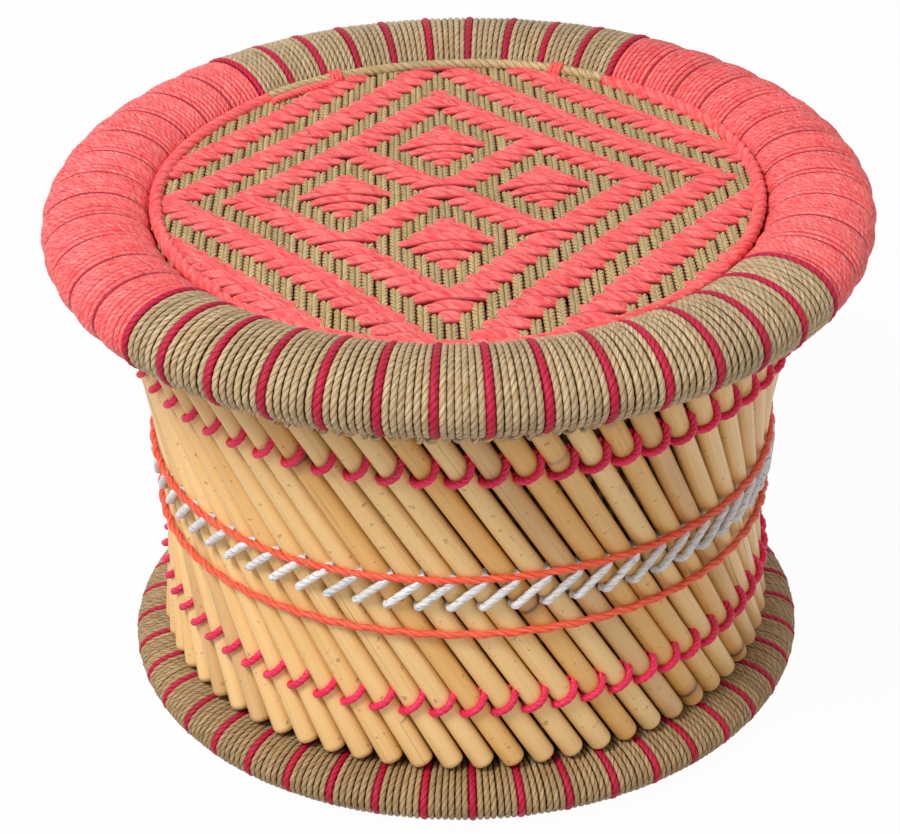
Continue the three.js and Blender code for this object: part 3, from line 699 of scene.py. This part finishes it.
def cane_frame(layer, number, height):
    """A cane's middle at a height, and the directions along it, out of it and sideways."""
    middle = cane_point(layer, number, height)
    along = unit(cane_point(layer, number, UPPER_HEIGHT) - cane_point(layer, number, LOWER_HEIGHT))
    out = middle * (1, 1, 0)
    out = unit(out - (out * along).sum(-1, keepdims=True) * along)
    return middle, along, out, -np.cross(out, along)


def angle_of(point):
    return math.degrees(math.atan2(point[0], -point[1]))


head_angle = angle_of(cane_point(OUTER, 0, OUTER["head"]))
INNER["first"] = head_angle - angle_of(cane_point(INNER, 0, INNER["head"]))
print("heads stand at", round(head_angle, 2), "degrees")

# %% [markdown]
# The cane's finish is a second node group: a smooth skin with fine lengthwise grain, thin
# scratches, small specks, a few brown patches, and a ring where a leaf once grew. It reads the
# same map as the cords, and two values that each cane has for itself: its tone and how brown it is.

# %% Cane finish
CANE_SHINE = 0.5
CANE_RELIEF, CANE_RELIEF_STRENGTH = 0.00025, 0.6
cane_finish, given, made = new_group("cane finish", ("Pale", "Golden", "Brown", "Grey"), {})
along, turned = cord_map(cane_finish)
tone, brownness = mesh_value(cane_finish, "tone"), mesh_value(cane_finish, "valley")


def on_skin(round_cane, along_cane, seed, detail):
    """A noise stretched over the skin, different on each cane."""
    return noise(joined_vector(turned * round_cane, along * along_cane, tone * seed), 1.0, detail)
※
## THE TASK
Produce an exact copy of the whole listing.

## EXERCISE RESPONSE
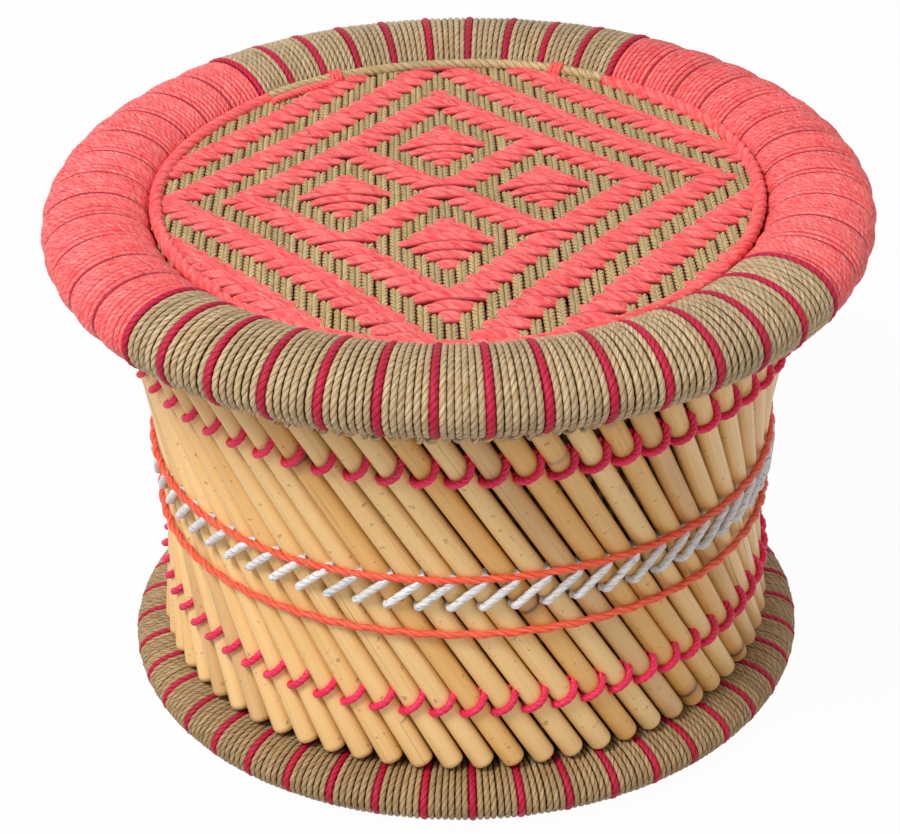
Continue the three.js and Blender code for this object: part 3, from line 699 of scene.py. This part finishes it.
def cane_frame(layer, number, height):
    """A cane's middle at a height, and the directions along it, out of it and sideways."""
    middle = cane_point(layer, number, height)
    along = unit(cane_point(layer, number, UPPER_HEIGHT) - cane_point(layer, number, LOWER_HEIGHT))
    out = middle * (1, 1, 0)
    out = unit(out - (out * along).sum(-1, keepdims=True) * along)
    return middle, along, out, -np.cross(out, along)


def angle_of(point):
    return math.degrees(math.atan2(point[0], -point[1]))


head_angle = angle_of(cane_point(OUTER, 0, OUTER["head"]))
INNER["first"] = head_angle - angle_of(cane_point(INNER, 0, INNER["head"]))
print("heads stand at", round(head_angle, 2), "degrees")

# %% [markdown]
# The cane's finish is a second node group: a smooth skin with fine lengthwise grain, thin
# scratches, small specks, a few brown patches, and a ring where a leaf once grew. It reads the
# same map as the cords, and two values that each cane has for itself: its tone and how brown it is.

# %% Cane finish
CANE_SHINE = 0.5
CANE_RELIEF, CANE_RELIEF_STRENGTH = 0.00025, 0.6
cane_finish, given, made = new_group("cane finish", ("Pale", "Golden", "Brown", "Grey"), {})
along, turned = cord_map(cane_finish)
tone, brownness = mesh_value(cane_finish, "tone"), mesh_value(cane_finish, "valley")


def on_skin(round_cane, along_cane, seed, detail):
    """A noise stretched over the skin, different on each cane."""
    return noise(joined_vector(turned * round_cane, along * along_cane, tone * seed), 1.0, detail)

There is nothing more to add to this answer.